Recalculates all components to incorporate changes held in memory, including the top-level assembly. Update All can be triggered automatically or manually, allowing work to continue before a part or assembly is updated. Unlike Refresh, Update All incorporates only edits made locally, but does not retrieve the saved version from disk.
If a drawing view is selected when entering Sketch environment, the sketch and sketch geometry are associated to the view. It is referred to as a view sketch.
Note: A sheet sketch is associated to the underlying sheet and is created when no drawing view is selected when entering the Sketch environment.
A fillet that has a radius that varies along its length. You set a different radius for the start point and endpoint. The transition type determines the shape of the fillet. Use the Variable tab on the Fillet feature dialog box to select the edges and specify the radii for a variable-radius fillet feature.

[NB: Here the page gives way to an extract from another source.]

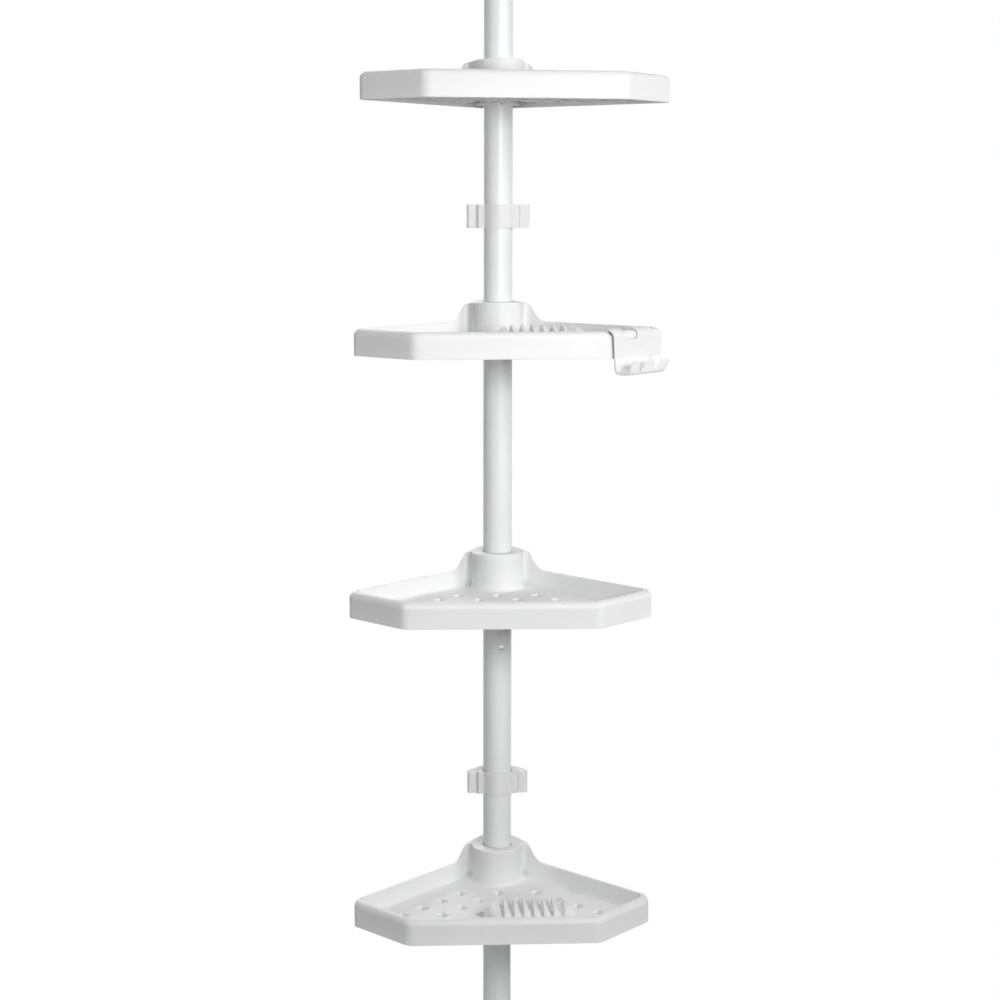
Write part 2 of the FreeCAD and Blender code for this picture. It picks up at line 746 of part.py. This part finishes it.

A dimension that controls the size of curves that are parallel to the Y axis in sketches and drawing views. Can be stated as a numeric constant, as a variable in an equation, or in a link to a parameter file. In drawing views, can be designated as a driving dimension (resizes the model) or reference dimension (does not resize the model).
A weldment assembly feature type used to create complete weld specifications in the model. Weld bead features, whether cosmetic or solid, reside only in the Welds feature group folder. Weld bead features are not shown as participants in assembly feature participation lists. See also definitions for cosmetic welds and solid weld bead.
Folders in the weldment browser used to organize assembly features that combine to create a weldment. Three weld feature groups exist for weldments: Preparations, Welds, and Machining. Each group represents a particular task in the manufacturing process and is represented in the browser with a different icon.